**WORK REQUIRED:** Reproduce each line from the first in the data through the line that contains "return noise(x /" exactly; give nothing else.

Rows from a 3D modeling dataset
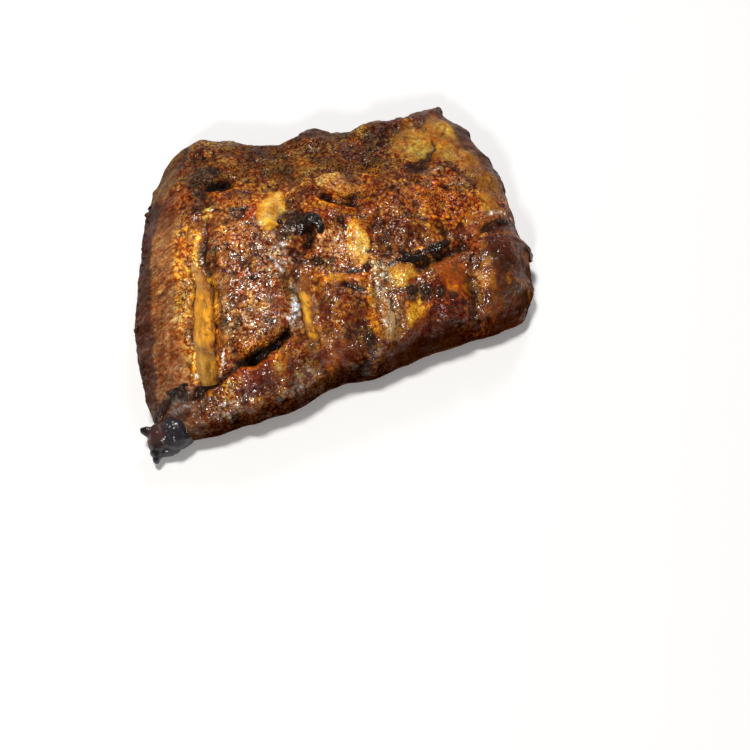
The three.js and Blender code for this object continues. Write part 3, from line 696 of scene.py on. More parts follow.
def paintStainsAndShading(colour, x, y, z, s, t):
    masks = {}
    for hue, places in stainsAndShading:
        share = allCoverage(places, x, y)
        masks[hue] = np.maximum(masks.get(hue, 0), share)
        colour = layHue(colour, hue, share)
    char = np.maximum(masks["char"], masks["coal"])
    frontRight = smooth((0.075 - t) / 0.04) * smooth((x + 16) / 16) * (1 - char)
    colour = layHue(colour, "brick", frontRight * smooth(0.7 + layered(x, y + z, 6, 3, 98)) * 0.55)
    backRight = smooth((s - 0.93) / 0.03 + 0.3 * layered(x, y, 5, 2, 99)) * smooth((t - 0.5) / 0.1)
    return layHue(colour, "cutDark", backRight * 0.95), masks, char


def paintBrowning(colour, x, y, masks, plain, cut):  # amber film and drops of oil, and dark specks
    film = smooth((layered(x, y, 6, 3, 80) - 0.08) / 0.3)
    colour = layHue(colour, "amber", film * plain * (1 - cut) * browningAndShade["film"])
    drops = smooth((layered(x, y, 2.8, 2, 82) - 0.34) / 0.14) * (1 - masks["crust"])
    colour = layHue(colour, "gold", drops * plain * (1 - cut) * browningAndShade["drops"])
    specks = smooth((layered(x, y, 3.2, 3, 85) - 0.28) / 0.14) * (0.6 + 0.4 * masks["crust"])
    return layHue(colour, "darkCrust", specks * plain * (1 - 0.6 * cut) * browningAndShade["specks"])


def cutLines(x, y, z, pitch):  # meat fibres that run along the cut end
    return noise(x / 9 + 0.2 * noise(x / 4, y / 4, 31), (0.87 * y + 0.5 * z) / pitch, 12)


# Painted light on the raised grains, painted shade in the low grains and in the hollows, and a loose tint.
def paintDepth(colour, x, y, z, hollow, crease, fatty, cut):  # light and dark grains, dark hollows
    grains = 0.75 * crease + 0.5 * layered(x, y, 2.2, 3, 70)
    keep = 1 - 0.6 * fatty
    deep = smooth((-grains - 0.1) / 1.1) * keep * (1 - 0.4 * cut)
    colour = layHue(colour, "shade", deep * browningAndShade["deep"])
    light = 1 + browningAndShade["light"] * smooth((grains - 0.2) / 0.9) * keep
    tint = (1 + 0.18 * layered(x, y, 9, 2, 75)) * (1 + 0.1 * cutLines(x, y, z, 0.8) * cut)
    # Painted shade in the hollows.
    tint = tint * (1 - browningAndShade["hollow"] * smooth(hollow * 1.3) * (1 - 0.5 * fatty))
    return colour * (light * tint)[:, None]


def balance(colour, t, masks, fatty, cut):  # how vivid each kind of surface is, and how warm
    grey = colour.mean(axis=1)[:, None]
    # Painted sheen and glints, and the grey places, are less vivid and bluer.
    sheenAndGrey = np.maximum(np.maximum(masks["paintedSheen"], masks["paintedGlint"]), masks["grey"] * 0.8)
    pinkish = np.maximum(masks["pinkTan"], masks["rosy"]) * (1 - masks["fat"])
    vivid = 1.2 - 0.15 * cut - 0.2 * sheenAndGrey - 0.12 * pinkish
    dryBlue = 0.64 + 0.22 * fatty + 0.16 * pinkish + 0.12 * cut * (1 - smooth((t - 0.2) / 0.25))
    blue = mix(dryBlue, 0.96, smooth(sheenAndGrey * 2))
    warmth = np.column_stack([0.985 - 0.025 * fatty, 0.97 + 0.005 * fatty, blue])
    return (grey + (colour - grey) * vivid[:, None]) * warmth


def paintMeat(x, y, z, s, t, hollow, crease, isLow):
    colour, front, cut = paintSides(x, y, s, t)
    colour, masks, char = paintStainsAndShading(colour, x, y, z, s, t)
    fatty = np.maximum(np.maximum(masks["fat"] * 0.8, masks["cream"]), masks["gold"] * 0.7)
    plain = (1 - char) * (1 - 0.7 * fatty)
    colour = paintBrowning(colour, x, y, masks, plain, cut)
    colour = paintDepth(colour, x, y, z, hollow, crease, fatty, cut)
    # Painted shade on the front side.
    colour = colour * (1 - browningAndShade["frontShade"] * front)[:, None]
    # Painted shadow along the front edge and at its foot, lighter towards the lobe.
    towardsLobe = smooth((x - 35) / 20)
    edge = smooth((0.024 - t) / 0.02) * (0.75 - 0.35 * towardsLobe)
    frontFoot = smooth((x + 6) / 28) * smooth((0.05 - t) / 0.045) * (0.85 - 0.45 * towardsLobe)
    colour = layHue(colour, "shade", np.maximum(edge, frontFoot))
    # The underside in umber: painted shade.
    colour = layHue(colour, "umber", isLow * 0.8)
    return np.clip(balance(colour, t, masks, fatty, cut), 3, 250), cut


def addMesh(name, bm):
    mesh = bpy.data.meshes.new(name)
    bm.to_mesh(mesh)
    bm.free()
    piece = bpy.data.objects.new(name, mesh)
    bpy.context.scene.collection.objects.link(piece)
    mesh.shade_smooth()
    return piece


def readVectors(piece, field):
    values = np.empty(len(piece.data.vertices) * 3)
    piece.data.vertices.foreach_get(field, values)
    return values.reshape(-1, 3)


def readPoints(piece):
    return readVectors(piece, "co")


def readNormals(piece):
    return readVectors(piece, "normal")


def writePoints(piece, points):
    piece.data.vertices.foreach_set("co", points.ravel())
    piece.data.update()


def place(piece, points):  # from the form's own frame to metres, kept inside the rack's box
    low, high = (np.array(list(p)) for p in cadBox)
    writePoints(piece, np.clip((points + shift) * mm, low + 1e-5, high - 1e-5))


def writeShare(piece, name, values):
    layer = piece.data.attributes.new(name, "FLOAT", "POINT")
    layer.data.foreach_set("value", np.clip(values, 0, 1).astype(np.float32))


def writePaint(piece, colour):  # screen colours to linear
    c = np.clip(colour, 0, 255) / 255
    linear = np.where(c > 0.04045, ((c + 0.055) / 1.055) ** 2.4, c / 12.92)
    layer = piece.data.attributes.new("paint", "FLOAT_COLOR", "POINT")
    layer.data.foreach_set("color", np.column_stack([linear, np.ones(len(c))]).astype(np.float32).ravel())


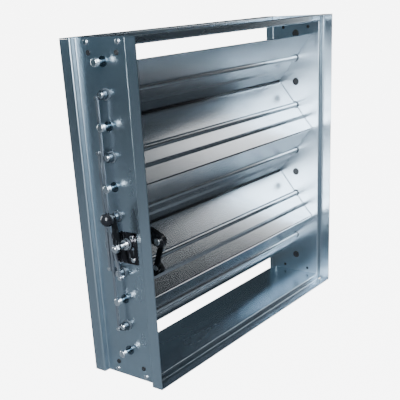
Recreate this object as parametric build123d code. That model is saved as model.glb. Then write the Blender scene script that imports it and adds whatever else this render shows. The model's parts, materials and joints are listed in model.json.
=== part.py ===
from build123d import *
import math
import os

# A rectangular opposed-blade volume control damper in galvanised sheet steel.
# X runs across the airway, Y along the air path (front at -Y) and Z up. The origin is the
# centre of the airway. The drive side, with the hand lever and the linkage, is at -X.
# All sizes are millimetres.

# ---- Casing ----
airway_width = 600.0
casing_depth = 116.0
casing_sheet = 1.5
collar_step = 12.0
collar_depth = 22.0
bend_radius = 2.0
top_margin = 73.0
bottom_margin = 90.0
corner_gap = 0.3
tab_reach = 10.0
tab_inset = 12.0
corner_rivet_y = 34.0
corner_rivet_radius = 2.4
rivet_head_radius = 4.6
rivet_head_height = 2.2
rivet_clinch = 1.2
fixing_hole_y = 30.0
fixing_hole_inset = 10.0
fixing_hole_radius = 3.5

# ---- Blades ----
blade_count = 5
blade_pitch = 100.0
blade_sheet = 1.2
blade_edge_gap = 1.0
blade_end_gap = 2.0
closed_angle = 39.0
rib_span = 8.0
rib_depth = 3.0
rib_offset = 32.0
hem_width = 9.0
clip_length = 24.0
clip_inset = 36.0
clip_sheet = 1.5
clip_ear = 12.0

# ---- Shafts and bushes ----
shaft_radius = 5.0
running_clearance = 0.05
stub_in_blade = 75.0
far_stub_outboard = 4.0
web_hole_radius = 8.0
bush_flange_radius = 10.0
bush_flange = 2.0
bush_inner_lip = 1.0

# ---- Linkage ----
crank_radius_odd = 10.0
crank_radius_even = 18.0
crank_hub_radius = 7.5
crank_hub_start = 2.6
crank_hub_length = 8.0
crank_plate = 3.0
pin_radius = 2.0
pin_boss_radius = 4.2
pin_head_radius = 3.4
pin_head = 2.0
layer_gap = 0.4
rod_plate = 3.0
rod_half_width = 2.5
eye_radius = 3.6
travel = 51.0

# ---- Cover studs ----
stud_shank_radius = 4.0
stud_head_radius = 7.0
stud_head_start = 14.5
stud_head_length = 7.5
stud_flange_radius = 8.6
stud_flange = 1.0

# ---- Hand drive ----
spindle_y = -18.0
spindle_z = -46.0
spindle_radius = 6.0
spindle_bush_wall = 2.0
spindle_neck_radius = 4.0
spindle_collar_radius = 9.0
spindle_collar_length = 4.0
lever_start = 24.0
lever_plate = 3.0
lever_length = 52.5
lever_half_width = 5.0
lever_rest_angle = 3.0
knob_radius = 11.5
knob_neck_radius = 5.0
knob_stud_radius = 3.0
nut_height = 6.5
nut_across = 13.0
plate_centre_y = 1.0
plate_centre_z = -53.0
plate_arc_radius = 28.0
plate_flat_y = -39.0
plate_sheet = 1.5
plate_rim_height = 6.0
plate_hole_radius = 3.0
plate_screw_y = -30.0
plate_screw_offset = 20.0
screw_shank_radius = 2.5
screw_head_radius = 4.2
screw_head = 2.6

# ---- Inner drive to blade 4 ----
inner_crank_radius = 22.0
inner_crank_lean = 27.0
inner_crank_thickness = 10.0
inner_crank_hub = 12.5
inner_crank_boss = 12.0
inner_crank_x = 63.6
bolt_radius = 3.0
bolt_head_radius = 6.5
bolt_head = 5.0
bolt_collar_radius = 5.0
bolt_collar = 3.0
drive_link_half_width = 4.2
lug_sheet = 3.0
lug_foot = 22.0
lug_foot_width = 16.0

# ---- Worked out from the sizes above ----
half_width = airway_width / 2
web_outer = half_width + casing_sheet
half_depth = casing_depth / 2
axes_half_height = (blade_count - 1) * blade_pitch / 2
web_z = {1: axes_half_height + top_margin, -1: -axes_half_height - bottom_margin}
lip_inner_x = half_width + collar_step
lip_z = {end: web_z[end] + end * (collar_step + casing_sheet) for end in (-1, 1)}
casing_middle_z = (lip_z[1] + lip_z[-1]) / 2
half_total_height = (lip_z[1] - lip_z[-1]) / 2
half_total_width = lip_inner_x + casing_sheet
total_half_depth = half_depth + collar_depth
half_blade = half_width - blade_end_gap
closed_lean = math.radians(closed_angle)
edge_z = (blade_pitch - blade_edge_gap) / 2
half_chord = (edge_z - blade_sheet / 2 * math.sin(closed_lean)) / math.cos(closed_lean)
crank_rest = travel / 2
crank_plate_end = crank_hub_start + crank_hub_length
crank_plate_start = crank_plate_end - crank_plate
rod_start = crank_plate_end + layer_gap
rod_end = rod_start + rod_plate
stub_outboard = rod_end
link_start = rod_end + layer_gap
link_end = link_start + rod_plate
pin_hole_radius = pin_radius + running_clearance
spindle_hole_radius = spindle_radius + running_clearance + spindle_bush_wall
drive_blade = 4


def blade_z(number):
    """Height of a blade's axis: blade 1 is at the top."""
    return ((blade_count + 1) / 2 - number) * blade_pitch


def is_odd(number):
    """Odd blades close with their upper edge at the front, even ones at the rear."""
    return number % 2 == 1


def rotated(y, z, degrees):
    """A point of the YZ plane turned about +X."""
    turn = math.radians(degrees)
    return (
        y * math.cos(turn) - z * math.sin(turn),
        y * math.sin(turn) + z * math.cos(turn),
    )


def across(x):
    """The plane at x whose local axes are the part's Y and Z."""
    return Plane(origin=(x, 0, 0), x_dir=(0, 1, 0), z_dir=(1, 0, 0))


def drive_x(outboard):
    """X of a point this far outboard of the drive-side web."""
    return -web_outer - outboard


def disc(x_start, x_end, y, z, radius):
    """A round bar along X."""
    low = min(x_start, x_end)
    profile = across(low) * Pos(y, z) * Circle(radius)
    return extrude(profile, abs(x_end - x_start), dir=(1, 0, 0))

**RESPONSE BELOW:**
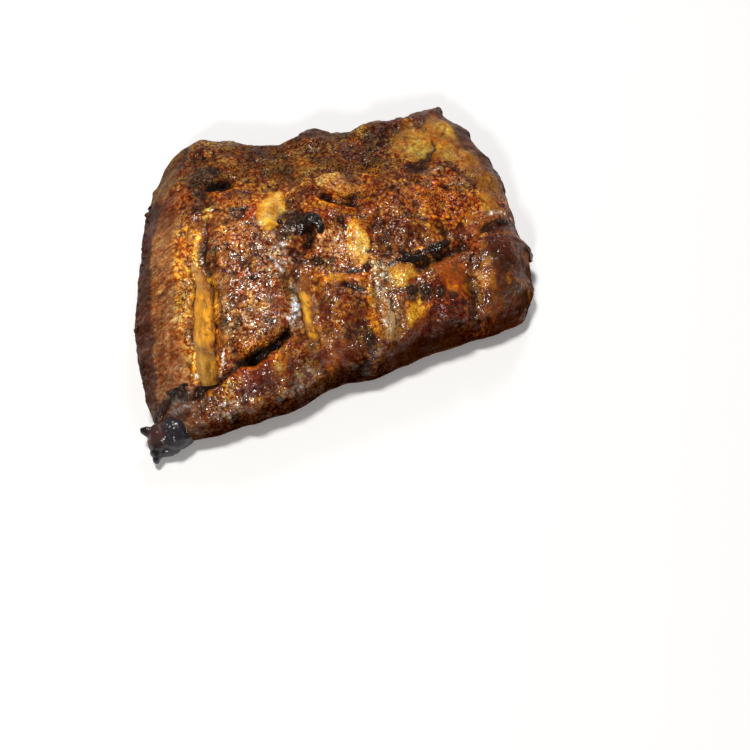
The three.js and Blender code for this object continues. Write part 3, from line 696 of scene.py on. More parts follow.
def paintStainsAndShading(colour, x, y, z, s, t):
    masks = {}
    for hue, places in stainsAndShading:
        share = allCoverage(places, x, y)
        masks[hue] = np.maximum(masks.get(hue, 0), share)
        colour = layHue(colour, hue, share)
    char = np.maximum(masks["char"], masks["coal"])
    frontRight = smooth((0.075 - t) / 0.04) * smooth((x + 16) / 16) * (1 - char)
    colour = layHue(colour, "brick", frontRight * smooth(0.7 + layered(x, y + z, 6, 3, 98)) * 0.55)
    backRight = smooth((s - 0.93) / 0.03 + 0.3 * layered(x, y, 5, 2, 99)) * smooth((t - 0.5) / 0.1)
    return layHue(colour, "cutDark", backRight * 0.95), masks, char


def paintBrowning(colour, x, y, masks, plain, cut):  # amber film and drops of oil, and dark specks
    film = smooth((layered(x, y, 6, 3, 80) - 0.08) / 0.3)
    colour = layHue(colour, "amber", film * plain * (1 - cut) * browningAndShade["film"])
    drops = smooth((layered(x, y, 2.8, 2, 82) - 0.34) / 0.14) * (1 - masks["crust"])
    colour = layHue(colour, "gold", drops * plain * (1 - cut) * browningAndShade["drops"])
    specks = smooth((layered(x, y, 3.2, 3, 85) - 0.28) / 0.14) * (0.6 + 0.4 * masks["crust"])
    return layHue(colour, "darkCrust", specks * plain * (1 - 0.6 * cut) * browningAndShade["specks"])


def cutLines(x, y, z, pitch):  # meat fibres that run along the cut end
    return noise(x / 9 + 0.2 * noise(x / 4, y / 4, 31), (0.87 * y + 0.5 * z) / pitch, 12)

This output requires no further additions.